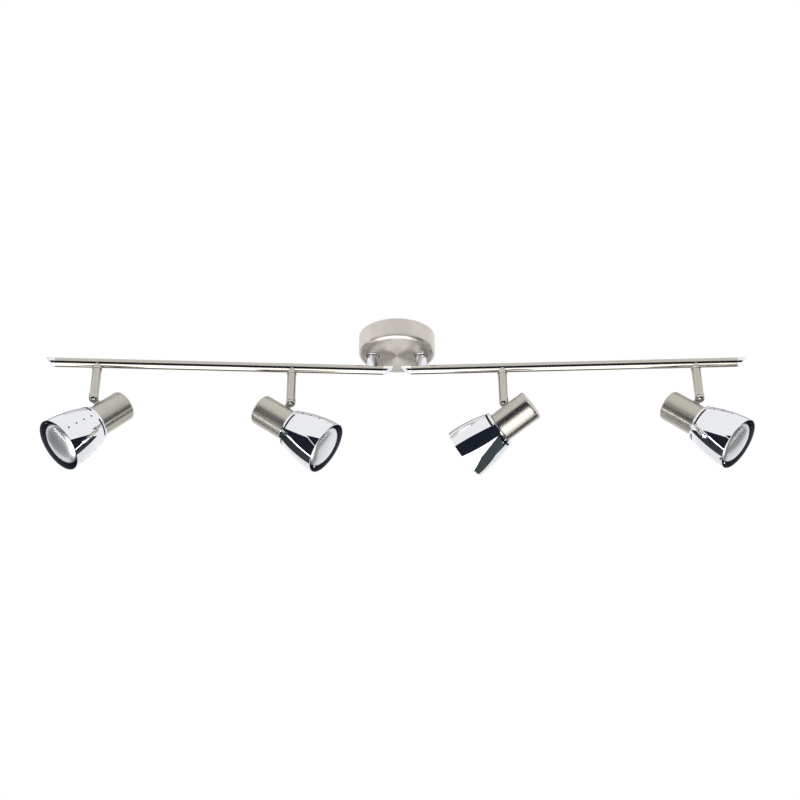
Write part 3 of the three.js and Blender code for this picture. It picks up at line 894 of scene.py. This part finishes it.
def flare(sizes, distance):
    """The shade's outer radius at a distance from its rear: the mouth's radius less the flare
    times what is left of the length, to the power 1.9."""
    left = 1 - np.asarray(distance) / sizes.shade_length
    return sizes.shade_mouth - (sizes.shade_mouth - sizes.shade_neck) * left**1.9


def bell_shade(sizes, number, centre, axes):
    """A bell shade: a thin spun wall along the flare, turned in at its rear, with four curved
    slots round its neck and a row of round vents between each two of them."""
    wall, rear, long = sizes.shade_wall, sizes.shade_rear, sizes.shade_length
    hole = 0.0189
    distance = np.linspace(0.0, 1, 60) ** 1.2 * (long - 0.0018) + 0.0018
    outside = np.stack([flare(sizes, distance), rear + distance], axis=-1)
    inside = outside[::-1] - [wall, 0]
    inside[-1, 1] = rear + wall
    neck = eased([[hole, rear], [outside[0, 0] - 0.0002, rear], outside[0]], [0, 0.0017, 0], 8)
    back = eased([inside[-2], inside[-1], [hole, rear + wall], [hole, rear]],
                 [0, 0.0006, 0.0002, 0])
    outline = np.vstack([neck[:-1], outside, inside[:-2], back])
    bell = skin(f"bell_shade_{number}", moved(lathed(outline, 192), centre, axes))
    first = clock_of(number, centre, axes)
    tools = []
    for quarter in np.arange(4) * np.pi / 2 + first:
        tools.append(vent_slot(sizes, quarter + np.pi / 4, centre, axes))
        out = np.cos(quarter) * axes[0] + np.sin(quarter) * axes[1]
        beside = np.cross(axes[2], out)
        for step in range(4):
            place = sizes.vent_first + step * sizes.vent_pitch
            start = centre + axes[2] * (rear + place)
            at = float(flare(sizes, place))
            tools.append(rod("vent", sizes.vent_hole, at - 0.004, at + 0.003,
                             np.array([beside, axes[2], out]), start, 24))
    return cut(bell, tools)


def paint_shade_inside_darker(shade, centre, axes, material):
    """Gives the shade's inside a darker, rougher copy of the chrome, painted shade for the dark that
    the inside mirrors: the faces that look towards the lamp's axis.
    """
    mesh = shade.data
    mesh.materials.append(material)
    count = len(mesh.polygons)
    middle, normal = np.empty(count * 3, np.float32), np.empty(count * 3, np.float32)
    mesh.polygons.foreach_get("center", middle)
    mesh.polygons.foreach_get("normal", normal)
    radial = (middle.reshape(-1, 3) - centre) @ axes[:2].T
    facing = (normal.reshape(-1, 3) @ axes[:2].T * radial).sum(axis=1)
    ahead = normal.reshape(-1, 3) @ axes[2]
    radius = np.linalg.norm(radial, axis=1)
    inside = (facing < -0.5 * radius) | ((ahead > 0.7) & (radius < 0.9 * radius.max()))
    mesh.polygons.foreach_set("material_index", inside.astype(np.int32))
    mesh.update()


def clock_of(number, centre, axes):
    """The turn of a shade's first row of round vents, from its CAD points: they lie on the rim
    of a hole at the mouth's end of each row, nearer its rear than the mouth."""
    local = (cad_points(f"shade_{number}") - centre) @ axes.T
    sizes = bpy.context.scene.fixture_sizes
    last = sizes.shade_rear + sizes.vent_first + 3 * sizes.vent_pitch
    near = np.abs(local[:, 2] - last) < 1.2 * sizes.vent_hole
    angle = np.arctan2(local[near, 1], local[near, 0])
    return float(np.angle(np.exp(4j * angle).mean()) / 4)


def vent_slot(sizes, middle, centre, axes):
    """A curved slot's tool: a bar bent round the axis whose half width falls off as a quarter
    circle at both ends, from inside the wall to outside it."""
    steps = 48
    half_span = np.radians(29)
    inner, outer = sizes.shade_neck - 0.004, sizes.shade_neck + 0.005
    end = sizes.slot_width / 2 / sizes.shade_neck
    turn = np.linspace(-half_span, half_span, steps)
    fall = np.clip((np.abs(turn) - (half_span - end)) / end, 0, 0.995)
    half = sizes.slot_width / 2 * np.sqrt(1 - fall**2)
    place = sizes.shade_rear + sizes.slot_place
    radius = np.array([inner, outer, outer, inner])
    height = np.array([-1, -1, 1, 1])[None, :] * half[:, None] + place
    angle = (turn + middle)[:, None]
    rings = np.stack([radius * np.cos(angle), radius * np.sin(angle), height], axis=-1)
    return skin("slot", moved(capped(rings), centre, axes))


def socket_rings(sizes):
    """A socket turned about the lamp's axis: a moulded barrel with a ring that holds the shade
    against its cup, and a threaded well for the lamp."""
    contact = lamp_crown(sizes) - sizes.lamp_length
    rear, ring = contact - 0.01, sizes.shade_rear + sizes.shade_wall + sizes.gap
    barrel, well, front = 0.0186, 0.0137, sizes.shade_rear + 0.007
    outline = eased(
        [[0, rear], [barrel, rear], [barrel, ring], [0.0226, ring], [0.0226, ring + 0.0025],
         [barrel, ring + 0.0025], [barrel, front], [well, front], [well, contact - sizes.gap],
         [0, contact - sizes.gap]],
        [0, 0.0015, 0.0003, 0.0006, 0.0006, 0.0004, 0.0006, 0.0006, 0.0006, 0],
    )
    return lathed(outline, 96)


def lamp_crown(sizes):
    """The lamp's crown, from the pivot along its axis."""
    return sizes.shade_rear + sizes.shade_length + sizes.lamp_ahead


def bulb_rings(sizes):
    """A blown bulb turned about its axis: a straight neck, a cubic curve out to the widest ring,
    another over the low crown, and the same again one wall inside."""
    crown = lamp_crown(sizes)
    contact = crown - sizes.lamp_length
    neck, front = 0.013, sizes.shade_rear + 0.007
    widest = crown - sizes.lamp_dome

    def side(inset):
        """One face of the glass, inset from the outside."""
        wide = sizes.lamp_radius - inset
        reflector = cubic([neck - inset, front], [neck - inset + 0.003, front + 0.014],
                          [wide, widest - 0.014], [wide, widest], 28)
        top = cubic([wide, widest], [wide, widest + 0.6 * sizes.lamp_dome - inset / 2],
                    [sizes.lamp_radius * 0.52, crown - inset], [0, crown - inset], 28)
        return np.vstack([[[neck - inset, contact + 0.0243]], reflector, top[1:]])

    outside, inside = side(0), side(0.001)[::-1]
    return lathed(np.vstack([outside, inside, outside[:1]]), 128)


def shell_rings(sizes):
    """A lamp's screw shell: its radius rises and falls with the height and the turn together,
    which makes a rolled thread of 3.6 mm pitch, with a plain rim and a stepped contact."""
    contact = lamp_crown(sizes) - sizes.lamp_length
    sides, pitch = 96, 0.003629
    turn = round_turn(sides)
    height = np.linspace(0.006, 0.024, 90)[:, None]
    swell = np.clip(np.minimum(height - 0.0065, 0.0215 - height) / 0.002, 0, 1)
    wave = np.cos(2 * np.pi * height / pitch - turn)
    radius = 0.0127 + 0.0005 * swell * wave
    thread = np.stack(
        [radius * np.cos(turn), radius * np.sin(turn), contact + height + 0 * turn], axis=-1
    )
    foot = lathed(eased(
        [[0, contact], [0.0045, contact], [0.0055, contact + 0.0015], [0.0105, contact + 0.003],
         [0.0127, contact + 0.006]],
        [0, 0.0006, 0.0004, 0.001, 0],
    ), sides)
    cap = lathed([[0, contact + 0.024]], sides)
    return np.concatenate([foot, thread, cap])


# Studio ----------------------------------------------------------------------------------------


class FIXTURE_OT_studio(bpy.types.Operator):
    """Make the floor, the light, the panels that the chrome mirrors, and the camera"""

    bl_idname = "fixture.studio"
    bl_label = "Studio"

    def execute(self, context):
        scene = context.scene
        scene.view_settings.view_transform = "Standard"
        make_sky(scene)
        make_floor()
        make_flags()
        make_lights(scene)
        make_camera(scene)
        return {"FINISHED"}


def make_sky(scene):
    """An even white surround."""
    world = bpy.data.worlds.new("studio white")
    world.use_nodes = True
    tree = world.node_tree
    tree.nodes.clear()
    white = add_node(tree, "ShaderNodeBackground", Color=(1, 1, 1, 1), Strength=1.0)
    output = tree.nodes.new("ShaderNodeOutputWorld")
    tree.links.new(white.outputs["Background"], output.inputs["Surface"])
    scene.world = world


def panel(name, corners, material):
    """A flat stage panel between its corners."""
    mesh = bpy.data.meshes.new(name)
    mesh.from_pydata(corners, [], [tuple(range(len(corners)))])
    mesh.materials.append(material)
    plane = bpy.data.objects.new(name, mesh)
    bpy.context.scene.collection.objects.link(plane)
    return plane


def glow(name, low, high, strength, bottom=0.0, top=1.0):
    """A stage panel's own light, which runs evenly from one tone at its bottom to another at its
    top."""
    material, tree, output = blank(name)
    at = add_node(tree, "ShaderNodeTexCoord")
    split = add_node(tree, "ShaderNodeSeparateXYZ", {"Vector": at.outputs["Object"]})
    rise = add_node(tree, "ShaderNodeMapRange", {"Value": split.outputs["Z"]},
                    From_Min=bottom, From_Max=top)
    tone = between(tree, rise.outputs["Result"], from_hex(low), from_hex(high))
    light = add_node(tree, "ShaderNodeEmission", {"Color": tone}, Strength=strength)
    tree.links.new(light.outputs["Emission"], output.inputs["Surface"])
    return material


def make_floor():
    """A plain pale floor, a room's height below the ceiling."""
    material, tree, output = blank("pale floor")
    surfaced(material, tree, output, {}, Base_Color=(0.92, 0.92, 0.92, 1), Roughness=0.9)
    reach = 30
    panel("floor", [(-reach, -reach, FLOOR), (reach, -reach, FLOOR), (reach, reach, FLOOR),
                    (-reach, reach, FLOOR)], material)


def standing(start, end, top):
    """Corners of an upright panel on the floor, between two points of it."""
    return [(*start, FLOOR + 0.01), (*end, FLOOR + 0.01), (*end, top), (*start, top)]


def lying(*corners):
    """Corners of a panel lying on the floor."""
    return [(x, y, FLOOR + 0.005) for x, y in corners]


def make_flags():
    """Panels that only a mirror sees, in the round: dark walls in front and at both sides with a
    bright strip between them, a bright floor in front, dark floor at the right and behind, and a
    grey patch of ceiling behind."""
    navy = glow("navy wall", "#23272F", "#1A202C", 1.0, FLOOR, 0.9)
    slate = glow("slate wall", "#3E4749", "#2C3437", 1.0, FLOOR, 0.4)
    slate_floor = glow("slate floor", "#454F51", "#454F51", 1.0)
    grey = glow("grey ceiling", "#8E8F94", "#8E8F94", 1.0)
    umber_floor = glow("umber floor", "#4E4641", "#4E4641", 1.0)
    strip = glow("strip light", "#FFFFFF", "#FFFFFF", 5.0)
    bright = glow("bright floor", "#FFFFFF", "#FFFFFF", 2.4)
    flags = {
        "front_wall": (navy, standing((-3.0, -3.0), (3.0, -3.0), 0.85)),
        "left_front_wall": (navy, standing((-3.2, -3.0), (-3.2, -0.25), 0.45)),
        "right_front_wall": (navy, standing((3.2, -3.0), (3.2, 0.24), 0.45)),
        "left_back_wall": (slate, standing((-3.2, -0.05), (-3.0, 2.3), 0.1)),
        "right_back_wall": (slate, standing((3.2, 0.36), (3.2, 1.9), 0.15)),
        "left_strip": (strip, standing((-3.25, -0.25), (-3.25, -0.05), -0.2)),
        "right_strip": (strip, standing((3.25, 0.2), (3.25, 0.38), -0.2)),
        "front_floor": (bright, lying((-2.6, -2.98), (2.4, -2.98), (1.3, -0.7), (1.3, 1.0),
                                      (-2.6, 1.0))),
        "right_floor": (slate_floor, lying((2.4, -2.98), (3.19, -2.98), (3.19, 2.3),
                                           (1.3, 2.3), (1.3, -0.7))),
        "overhead": (grey, [(-2.6, 1.7, 3.0), (2.6, 1.7, 3.0), (2.6, 2.7, 3.0),
                            (-2.6, 2.7, 3.0)]),
        "back_floor": (umber_floor, lying((-3.2, 1.3), (1.05, 1.3), (1.05, 5.0), (-3.2, 5.0))),
        "back_floor_right": (umber_floor, lying((1.05, 2.3), (3.2, 2.3), (3.2, 5.0),
                                                (1.05, 5.0))),
    }
    for name, (material, corners) in flags.items():
        flag = panel(name, corners, material)
        flag.visible_camera = False
        flag.visible_diffuse = False
        flag.visible_shadow = False
        flag.visible_transmission = False


def make_lights(scene):
    """One large soft light overhead in front, which mirrors do not show."""
    lamp = bpy.data.lights.new("overhead", "AREA")
    lamp.shape = "SQUARE"
    lamp.size = 3
    lamp.energy = 20
    light = bpy.data.objects.new("overhead", lamp)
    light.location = (0, -2.5, 2.0)
    light.rotation_euler = (Vector((0, 0, -0.1)) - light.location).to_track_quat(
        "-Z", "Y").to_euler()
    light.visible_glossy = False
    scene.collection.objects.link(light)


def make_camera(scene):
    """A camera below and in front of the fixture, looking up at it."""
    data = bpy.data.cameras.new("camera")
    data.sensor_width = 36
    data.lens = 54
    data.shift_x = 0.0046
    camera = bpy.data.objects.new("camera", data)
    target = Vector((-0.0013, 0, -0.1072))
    rise = np.radians(26.83)
    sight = Vector((0, np.cos(rise), np.sin(rise)))
    camera.location = target - sight * 1.7926
    turned = sight.to_track_quat("-Z", "Y")
    camera.rotation_euler = turned.to_euler()
    camera.rotation_euler.rotate_axis("Z", np.radians(-0.3))
    scene.collection.objects.link(camera)
    scene.camera = camera


# Sidebar and registration ------------------------------------------------------------------------


OPERATORS = (
    FIXTURE_OT_canopy,
    FIXTURE_OT_leads,
    FIXTURE_OT_bars,
    FIXTURE_OT_arms,
    FIXTURE_OT_heads,
    FIXTURE_OT_studio,
)


class FIXTURE_PT_panel(bpy.types.Panel):
    """Lists the operators that make the fixture"""

    bl_idname = "FIXTURE_PT_panel"
    bl_label = "Ceiling spotlight bar"
    bl_space_type = "VIEW_3D"
    bl_region_type = "UI"
    bl_category = "Spotlight"

    def draw(self, context):
        for operator in OPERATORS:
            self.layout.operator(operator.bl_idname)


CLASSES = (FixtureSizes, FixtureColours, *OPERATORS, FIXTURE_PT_panel)


def register():
    for cls in CLASSES:
        bpy.utils.register_class(cls)
    bpy.types.Scene.fixture_sizes = bpy.props.PointerProperty(type=FixtureSizes)
    bpy.types.Scene.fixture_colours = bpy.props.PointerProperty(type=FixtureColours)


def unregister():
    del bpy.types.Scene.fixture_colours
    del bpy.types.Scene.fixture_sizes
    for cls in reversed(CLASSES):
        bpy.utils.unregister_class(cls)


def main():
    """Registers the add-on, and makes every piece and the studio."""
    register()
    bpy.ops.fixture.studio()
    bpy.ops.fixture.canopy()
    bpy.ops.fixture.leads()
    bpy.ops.fixture.bars()
    bpy.ops.fixture.arms()
    bpy.ops.fixture.heads()


if __name__ == "__main__":
    main()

* * * * * * *

Beginning at the top of the data, please return every line until and including the line containing "return sizes.shade_mouth - (sizes.shade_mouth", copied exactly, and nothing past it.

*FINISHED TASK*
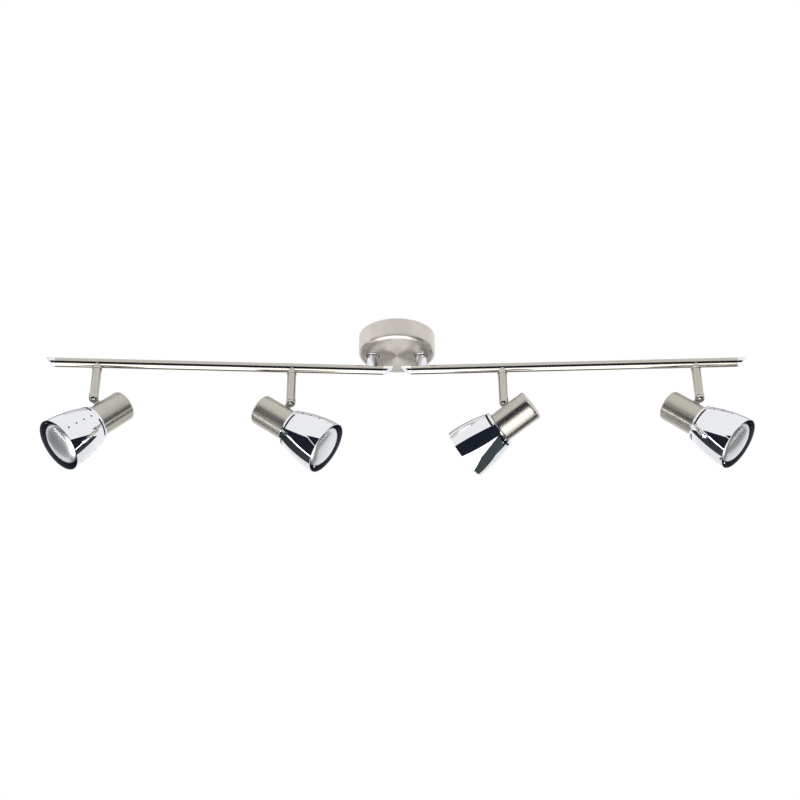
Write part 3 of the three.js and Blender code for this picture. It picks up at line 894 of scene.py. This part finishes it.
def flare(sizes, distance):
    """The shade's outer radius at a distance from its rear: the mouth's radius less the flare
    times what is left of the length, to the power 1.9."""
    left = 1 - np.asarray(distance) / sizes.shade_length
    return sizes.shade_mouth - (sizes.shade_mouth - sizes.shade_neck) * left**1.9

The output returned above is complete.